Venezuelan President Nicolas Maduro, right, and Venezuelan first lady Cilia Flores, left, are accused of narco-trafficking and related crimes in a federal indictment unsealed Saturday in the U.S. District Court for Southern New York. Photo by Miguel Gutierrez/EPA-EFE
Jan. 3 (UPI) — Venezuelan President Nicolas Maduro and his wife, Cilia Flores, are indicted on federal charges accusing them of narco-terrorism conspiracy and three related charges.
They also are accused of cocaine importation conspiracy, possession of machine guns and destructive devices, and conspiracy to possess machine guns and destructive devices in a federal grand jury indictment in the U.S. District Court for Southern New York.
“For over 25 years, leaders of Venezuela have abused their positions of public trust and corrupted once-legitimate institutions to import tons of cocaine into the United States,” said Jay Clayton, U.S. Attorney for Southern New York, in the federal indictment.
Maduro “is at the forefront of that corruption and has partnered with his co-conspirators to use his illegally obtained authority and the institutions he corroded to transport thousands of tons of cocaine into the United States,” Clayton said.
He said Maduro has “tarnished every public office he has held” by engaging in narco-trafficking while protected by Venezuelan law enforcement since at least 1999.
Clayton accuses Maduro of partnering with criminal organizations, including the Sinaloa and Zetas cartels in Mexico and Tren de Aragua in Venezuela, and Colombian Marxist rebel groups Fuerzas Armadas Revolucionarias de Colombia aka FARC and Ejercito de Liberacion Nacional aka ELN to engage in narco-trafficking.
He said Maduro provided drug traffickers with diplomatic passports and diplomatic cover for planes used by money launderers to retrieve drug proceeds from Mexico and fly them to Venezuela.
Maduro “now sits atop a corrupt, illegitimate government that for decades has leveraged government power to protect and promote illegal activity, including drug trafficking,” Clayton argued.
He said Maduro illegitimately claimed to have won the 2018 Venezuelan election for president after succeeding former President Hugo Chavez, who died in 2013, while Maduro was vice president.
Maduro also falsely claimed to have won Venezuela’s 2024 election and never has been a legitimately elected president, according to Clayton.
Maduro’s wife, Flores, also been a highly placed politician in Venezuela and was president of the National Assembly and attorney general before marrying Maduro in 2013.
Both are accused of participating in, perpetuating and protecting a “culture of corruption in which powerful Venezuelan elites enrich themselves through drug trafficking and the protection of their partner drug traffickers,” Clayton said.

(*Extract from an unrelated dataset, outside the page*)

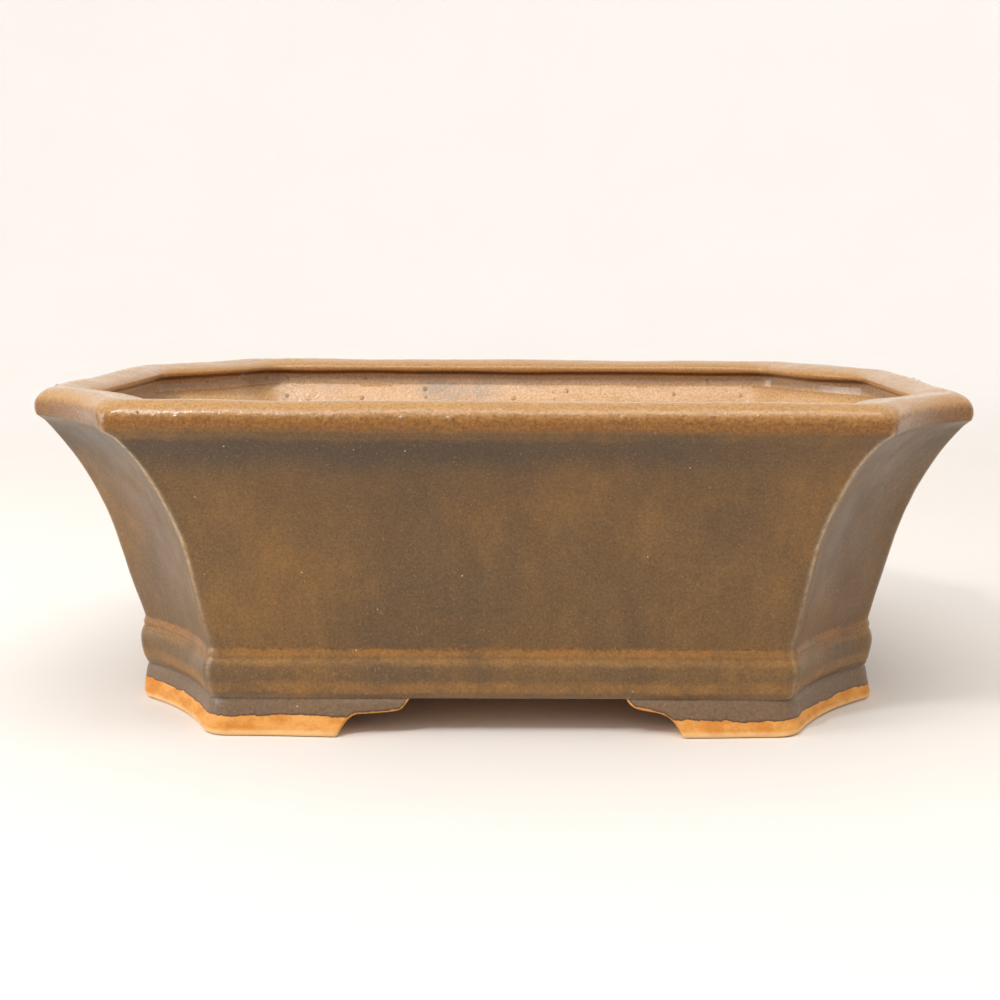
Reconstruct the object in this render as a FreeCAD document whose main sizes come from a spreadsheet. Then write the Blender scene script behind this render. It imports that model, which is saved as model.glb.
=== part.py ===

Venezuela has been a safe haven for drug traffickers who paid for protection and support corrupt Venezuelan officials and military members, who enable them to operate outside the reach of Colombian law enforcement and armed forces that receive anti-narcotics help from the United States.
They ship processed cocaine from Venezuela to the United States “via transshipment points in the Caribbean and Central America, such as Honduras, Guatemala and Mexico,” Clayton said.
State Department officials estimate between 200 and 250 tons of cocaine are trafficked through Venezuela every year.
“The defendants, together and with others, engaged in a relentless campaign of cocaine trafficking” and distributed “thousands of tons of cocaine to the United States,” according to Clayton.
The Maduro’s son, Nicolas Ernesto Maduro Guerra aka Nicolasito aka The Prince also is among four other defendants named in a 25-page federal indictment that was unsealed on Saturday.
None of the other four indicted are in U.S. custody as of Saturday.
Also indicted is Hector Rusthenford Guerrero Flores aka Nino Guerrero who is the alleged leader of the Tren de Aragua gang that originated in Venezuela.
Diosdado Cabello Rondon, Venezuela’s minister of Interior, Justice and Peace of Venezuela, and Ramon Rodriguez Chacin, who formerly held the same position and is a former naval officer and government liaison with cocaine-producing Marxist FARC rebels in Colombia, also are named in the indictment.